"Beauty confronts us with the requirement that we place ourselves among...the redeemers, the leaders in the protection of life. Once you have seen the bush on fire, you are not going to get out of the assignment unless you close your eyes to the beauty.... [You] either have to close your eyes or go back to Egypt and set the people free." - Rev. Dr. Rebecca Parker, "Rising to the Challenge of Our Times"
Sunday, June 18, 2006
don't take no cutoffs
We just returned from two nights at Donner Memorial State Park, a spot selected less for its quiet mountain solitude than for its accessibility from Sacramento (some of C's family met us there) and the fact that the Legal Services picnic was in Auburn on Friday, not to mention Donner Lake, where I was eager to test the waters.
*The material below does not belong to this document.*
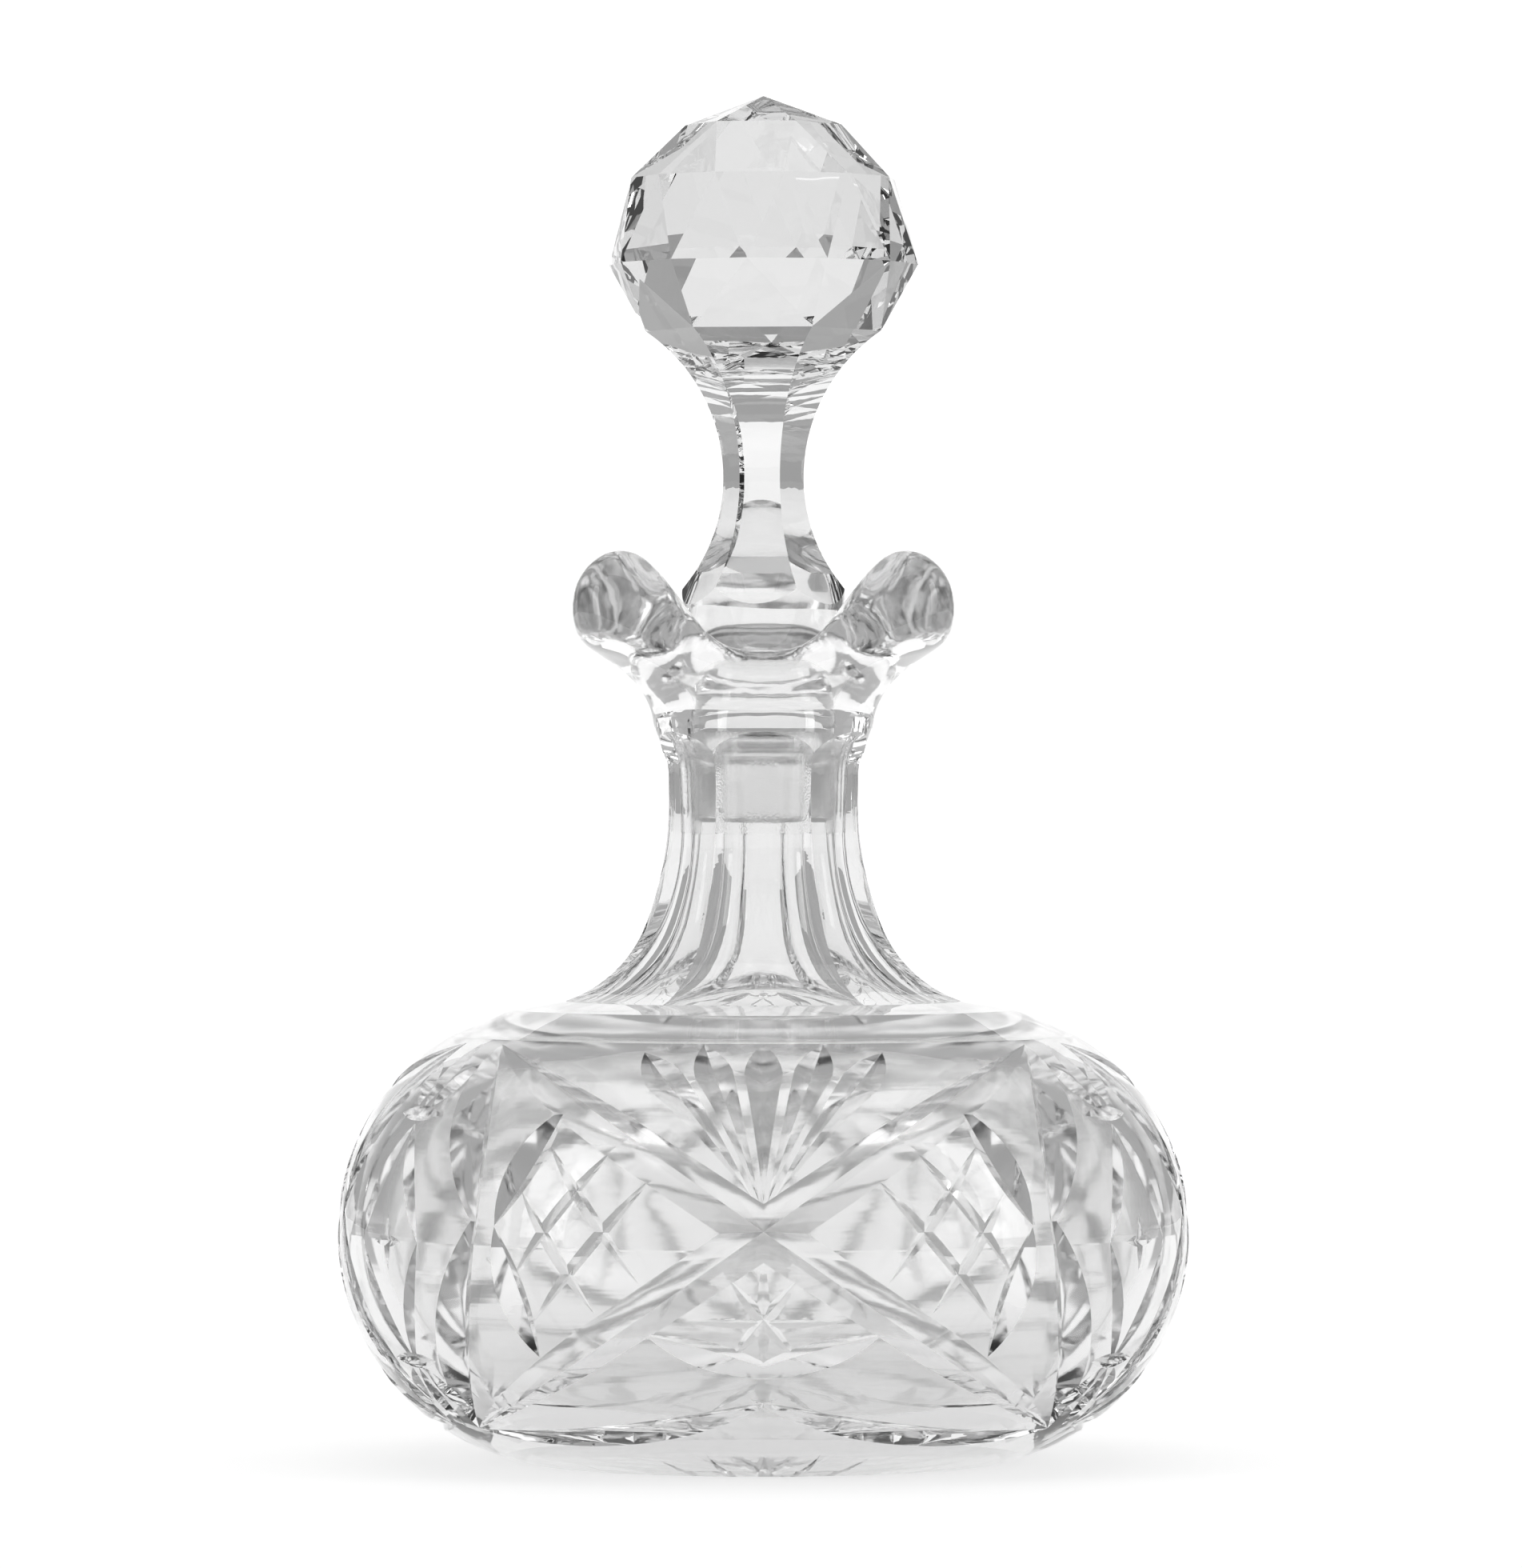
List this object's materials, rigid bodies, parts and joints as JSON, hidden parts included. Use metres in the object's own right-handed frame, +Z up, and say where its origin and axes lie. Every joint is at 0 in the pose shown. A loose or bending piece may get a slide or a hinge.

We had a good campsite though...plenty of open space around us, so we weren't aware most of the time that we were up there with the masses.
Naturally a visit to this area invites many tired references to the lore of the ill-fated-you-know-who, and of course we had to squeeze the limbs of C's nephew and tell him how tasty he looked. We toured the little museum and watched the 1970's-era 20-minute "documentary" (closeups of paintings of pioneers trudging in the snow with a maudlin soundtrack). Even so, the story provoked some reflection. The will to survive is as powerful a force of nature as any. Whenever a story comes along with a really bad ending, people try to make it into a morality play so that they can detach themselves from it: they were in a hurry to get to California and get rich, they took bad advice, they weren't prepared, they left too late, they fought with each other on the way...and look what happened!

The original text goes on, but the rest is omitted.